** Directions for this task **
Write out every record below exactly as it appears.

——

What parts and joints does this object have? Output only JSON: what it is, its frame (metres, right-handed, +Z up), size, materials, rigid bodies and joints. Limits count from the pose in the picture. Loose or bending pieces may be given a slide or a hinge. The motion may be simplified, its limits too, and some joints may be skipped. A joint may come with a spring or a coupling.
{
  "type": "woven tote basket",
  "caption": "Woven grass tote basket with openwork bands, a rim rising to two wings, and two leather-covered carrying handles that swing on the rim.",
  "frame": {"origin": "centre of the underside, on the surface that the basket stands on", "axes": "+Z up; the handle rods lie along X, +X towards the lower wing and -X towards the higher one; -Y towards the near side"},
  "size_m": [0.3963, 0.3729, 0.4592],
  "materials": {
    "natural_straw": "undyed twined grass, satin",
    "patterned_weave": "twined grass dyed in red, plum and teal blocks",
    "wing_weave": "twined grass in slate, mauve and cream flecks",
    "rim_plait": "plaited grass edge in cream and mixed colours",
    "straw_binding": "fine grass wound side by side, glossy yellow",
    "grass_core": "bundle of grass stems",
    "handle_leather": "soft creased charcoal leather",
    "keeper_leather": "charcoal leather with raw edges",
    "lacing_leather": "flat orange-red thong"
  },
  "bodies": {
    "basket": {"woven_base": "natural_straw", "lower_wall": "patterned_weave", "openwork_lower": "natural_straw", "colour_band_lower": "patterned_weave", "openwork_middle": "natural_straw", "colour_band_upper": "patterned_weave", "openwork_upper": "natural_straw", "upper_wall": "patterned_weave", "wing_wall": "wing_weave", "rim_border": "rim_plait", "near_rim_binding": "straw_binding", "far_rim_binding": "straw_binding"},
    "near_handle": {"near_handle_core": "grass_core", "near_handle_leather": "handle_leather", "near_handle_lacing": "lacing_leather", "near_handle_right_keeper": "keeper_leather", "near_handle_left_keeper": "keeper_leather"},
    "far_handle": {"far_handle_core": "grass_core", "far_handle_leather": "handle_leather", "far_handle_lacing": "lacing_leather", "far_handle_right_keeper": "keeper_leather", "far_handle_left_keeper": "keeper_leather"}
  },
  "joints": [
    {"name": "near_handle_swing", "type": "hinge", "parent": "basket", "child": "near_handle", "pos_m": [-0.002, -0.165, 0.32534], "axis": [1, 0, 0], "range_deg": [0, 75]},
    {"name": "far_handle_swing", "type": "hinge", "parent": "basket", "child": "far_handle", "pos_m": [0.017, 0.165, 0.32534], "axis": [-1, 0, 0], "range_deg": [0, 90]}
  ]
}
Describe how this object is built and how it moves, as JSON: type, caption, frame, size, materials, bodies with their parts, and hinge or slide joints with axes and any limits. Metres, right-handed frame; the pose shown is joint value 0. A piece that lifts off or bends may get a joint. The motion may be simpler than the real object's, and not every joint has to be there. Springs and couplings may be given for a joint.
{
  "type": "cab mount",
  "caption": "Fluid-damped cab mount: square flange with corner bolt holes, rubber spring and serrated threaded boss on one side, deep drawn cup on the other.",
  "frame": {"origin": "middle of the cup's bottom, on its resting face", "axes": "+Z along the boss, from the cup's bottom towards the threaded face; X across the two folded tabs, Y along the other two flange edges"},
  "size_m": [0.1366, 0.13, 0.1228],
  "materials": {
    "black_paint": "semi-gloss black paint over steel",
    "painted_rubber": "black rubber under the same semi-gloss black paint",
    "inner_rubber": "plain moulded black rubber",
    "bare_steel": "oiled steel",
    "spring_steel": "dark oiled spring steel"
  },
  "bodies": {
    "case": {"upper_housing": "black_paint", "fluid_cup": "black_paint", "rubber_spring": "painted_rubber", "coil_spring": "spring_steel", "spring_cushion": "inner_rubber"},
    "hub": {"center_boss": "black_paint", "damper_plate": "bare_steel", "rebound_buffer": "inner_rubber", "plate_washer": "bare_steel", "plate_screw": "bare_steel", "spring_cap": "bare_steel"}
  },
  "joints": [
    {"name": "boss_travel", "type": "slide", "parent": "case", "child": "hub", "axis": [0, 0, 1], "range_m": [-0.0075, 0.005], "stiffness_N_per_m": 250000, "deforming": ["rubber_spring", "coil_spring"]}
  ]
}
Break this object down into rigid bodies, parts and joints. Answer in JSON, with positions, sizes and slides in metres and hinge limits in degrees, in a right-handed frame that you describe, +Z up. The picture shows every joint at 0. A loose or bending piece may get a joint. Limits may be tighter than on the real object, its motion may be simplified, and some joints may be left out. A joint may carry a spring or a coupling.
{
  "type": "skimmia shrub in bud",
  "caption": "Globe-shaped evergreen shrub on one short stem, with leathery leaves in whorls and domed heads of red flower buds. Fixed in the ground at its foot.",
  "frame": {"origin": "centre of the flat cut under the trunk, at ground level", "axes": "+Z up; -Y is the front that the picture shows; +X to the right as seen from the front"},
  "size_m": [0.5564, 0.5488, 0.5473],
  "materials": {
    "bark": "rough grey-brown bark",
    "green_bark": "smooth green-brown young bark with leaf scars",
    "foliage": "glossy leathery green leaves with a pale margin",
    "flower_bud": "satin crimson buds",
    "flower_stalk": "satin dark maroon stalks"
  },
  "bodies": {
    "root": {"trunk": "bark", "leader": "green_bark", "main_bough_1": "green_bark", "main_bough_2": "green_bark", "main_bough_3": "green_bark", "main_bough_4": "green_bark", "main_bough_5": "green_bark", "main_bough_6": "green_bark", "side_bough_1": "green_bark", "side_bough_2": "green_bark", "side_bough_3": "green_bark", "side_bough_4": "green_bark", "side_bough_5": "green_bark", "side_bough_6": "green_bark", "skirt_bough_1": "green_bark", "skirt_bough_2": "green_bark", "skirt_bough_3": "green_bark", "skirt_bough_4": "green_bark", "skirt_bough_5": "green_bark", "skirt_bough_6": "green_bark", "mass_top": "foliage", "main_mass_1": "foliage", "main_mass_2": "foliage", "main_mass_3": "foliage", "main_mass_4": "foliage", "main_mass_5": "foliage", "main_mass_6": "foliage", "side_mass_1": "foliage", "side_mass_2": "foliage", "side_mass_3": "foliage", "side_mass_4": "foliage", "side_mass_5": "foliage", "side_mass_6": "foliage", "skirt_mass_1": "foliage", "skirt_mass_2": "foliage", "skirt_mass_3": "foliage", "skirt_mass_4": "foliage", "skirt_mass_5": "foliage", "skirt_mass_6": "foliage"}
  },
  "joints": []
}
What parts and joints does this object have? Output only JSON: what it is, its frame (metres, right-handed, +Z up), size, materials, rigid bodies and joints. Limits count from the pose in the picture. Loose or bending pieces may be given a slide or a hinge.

——

** Reply to the task **
What parts and joints does this object have? Output only JSON: what it is, its frame (metres, right-handed, +Z up), size, materials, rigid bodies and joints. Limits count from the pose in the picture. Loose or bending pieces may be given a slide or a hinge. The motion may be simplified, its limits too, and some joints may be skipped. A joint may come with a spring or a coupling.
{
  "type": "woven tote basket",
  "caption": "Woven grass tote basket with openwork bands, a rim rising to two wings, and two leather-covered carrying handles that swing on the rim.",
  "frame": {"origin": "centre of the underside, on the surface that the basket stands on", "axes": "+Z up; the handle rods lie along X, +X towards the lower wing and -X towards the higher one; -Y towards the near side"},
  "size_m": [0.3963, 0.3729, 0.4592],
  "materials": {
    "natural_straw": "undyed twined grass, satin",
    "patterned_weave": "twined grass dyed in red, plum and teal blocks",
    "wing_weave": "twined grass in slate, mauve and cream flecks",
    "rim_plait": "plaited grass edge in cream and mixed colours",
    "straw_binding": "fine grass wound side by side, glossy yellow",
    "grass_core": "bundle of grass stems",
    "handle_leather": "soft creased charcoal leather",
    "keeper_leather": "charcoal leather with raw edges",
    "lacing_leather": "flat orange-red thong"
  },
  "bodies": {
    "basket": {"woven_base": "natural_straw", "lower_wall": "patterned_weave", "openwork_lower": "natural_straw", "colour_band_lower": "patterned_weave", "openwork_middle": "natural_straw", "colour_band_upper": "patterned_weave", "openwork_upper": "natural_straw", "upper_wall": "patterned_weave", "wing_wall": "wing_weave", "rim_border": "rim_plait", "near_rim_binding": "straw_binding", "far_rim_binding": "straw_binding"},
    "near_handle": {"near_handle_core": "grass_core", "near_handle_leather": "handle_leather", "near_handle_lacing": "lacing_leather", "near_handle_right_keeper": "keeper_leather", "near_handle_left_keeper": "keeper_leather"},
    "far_handle": {"far_handle_core": "grass_core", "far_handle_leather": "handle_leather", "far_handle_lacing": "lacing_leather", "far_handle_right_keeper": "keeper_leather", "far_handle_left_keeper": "keeper_leather"}
  },
  "joints": [
    {"name": "near_handle_swing", "type": "hinge", "parent": "basket", "child": "near_handle", "pos_m": [-0.002, -0.165, 0.32534], "axis": [1, 0, 0], "range_deg": [0, 75]},
    {"name": "far_handle_swing", "type": "hinge", "parent": "basket", "child": "far_handle", "pos_m": [0.017, 0.165, 0.32534], "axis": [-1, 0, 0], "range_deg": [0, 90]}
  ]
}
Describe how this object is built and how it moves, as JSON: type, caption, frame, size, materials, bodies with their parts, and hinge or slide joints with axes and any limits. Metres, right-handed frame; the pose shown is joint value 0. A piece that lifts off or bends may get a joint. The motion may be simpler than the real object's, and not every joint has to be there. Springs and couplings may be given for a joint.
{
  "type": "cab mount",
  "caption": "Fluid-damped cab mount: square flange with corner bolt holes, rubber spring and serrated threaded boss on one side, deep drawn cup on the other.",
  "frame": {"origin": "middle of the cup's bottom, on its resting face", "axes": "+Z along the boss, from the cup's bottom towards the threaded face; X across the two folded tabs, Y along the other two flange edges"},
  "size_m": [0.1366, 0.13, 0.1228],
  "materials": {
    "black_paint": "semi-gloss black paint over steel",
    "painted_rubber": "black rubber under the same semi-gloss black paint",
    "inner_rubber": "plain moulded black rubber",
    "bare_steel": "oiled steel",
    "spring_steel": "dark oiled spring steel"
  },
  "bodies": {
    "case": {"upper_housing": "black_paint", "fluid_cup": "black_paint", "rubber_spring": "painted_rubber", "coil_spring": "spring_steel", "spring_cushion": "inner_rubber"},
    "hub": {"center_boss": "black_paint", "damper_plate": "bare_steel", "rebound_buffer": "inner_rubber", "plate_washer": "bare_steel", "plate_screw": "bare_steel", "spring_cap": "bare_steel"}
  },
  "joints": [
    {"name": "boss_travel", "type": "slide", "parent": "case", "child": "hub", "axis": [0, 0, 1], "range_m": [-0.0075, 0.005], "stiffness_N_per_m": 250000, "deforming": ["rubber_spring", "coil_spring"]}
  ]
}
Break this object down into rigid bodies, parts and joints. Answer in JSON, with positions, sizes and slides in metres and hinge limits in degrees, in a right-handed frame that you describe, +Z up. The picture shows every joint at 0. A loose or bending piece may get a joint. Limits may be tighter than on the real object, its motion may be simplified, and some joints may be left out. A joint may carry a spring or a coupling.
{
  "type": "skimmia shrub in bud",
  "caption": "Globe-shaped evergreen shrub on one short stem, with leathery leaves in whorls and domed heads of red flower buds. Fixed in the ground at its foot.",
  "frame": {"origin": "centre of the flat cut under the trunk, at ground level", "axes": "+Z up; -Y is the front that the picture shows; +X to the right as seen from the front"},
  "size_m": [0.5564, 0.5488, 0.5473],
  "materials": {
    "bark": "rough grey-brown bark",
    "green_bark": "smooth green-brown young bark with leaf scars",
    "foliage": "glossy leathery green leaves with a pale margin",
    "flower_bud": "satin crimson buds",
    "flower_stalk": "satin dark maroon stalks"
  },
  "bodies": {
    "root": {"trunk": "bark", "leader": "green_bark", "main_bough_1": "green_bark", "main_bough_2": "green_bark", "main_bough_3": "green_bark", "main_bough_4": "green_bark", "main_bough_5": "green_bark", "main_bough_6": "green_bark", "side_bough_1": "green_bark", "side_bough_2": "green_bark", "side_bough_3": "green_bark", "side_bough_4": "green_bark", "side_bough_5": "green_bark", "side_bough_6": "green_bark", "skirt_bough_1": "green_bark", "skirt_bough_2": "green_bark", "skirt_bough_3": "green_bark", "skirt_bough_4": "green_bark", "skirt_bough_5": "green_bark", "skirt_bough_6": "green_bark", "mass_top": "foliage", "main_mass_1": "foliage", "main_mass_2": "foliage", "main_mass_3": "foliage", "main_mass_4": "foliage", "main_mass_5": "foliage", "main_mass_6": "foliage", "side_mass_1": "foliage", "side_mass_2": "foliage", "side_mass_3": "foliage", "side_mass_4": "foliage", "side_mass_5": "foliage", "side_mass_6": "foliage", "skirt_mass_1": "foliage", "skirt_mass_2": "foliage", "skirt_mass_3": "foliage", "skirt_mass_4": "foliage", "skirt_mass_5": "foliage", "skirt_mass_6": "foliage"}
  },
  "joints": []
}
What parts and joints does this object have? Output only JSON: what it is, its frame (metres, right-handed, +Z up), size, materials, rigid bodies and joints. Limits count from the pose in the picture. Loose or bending pieces may be given a slide or a hinge.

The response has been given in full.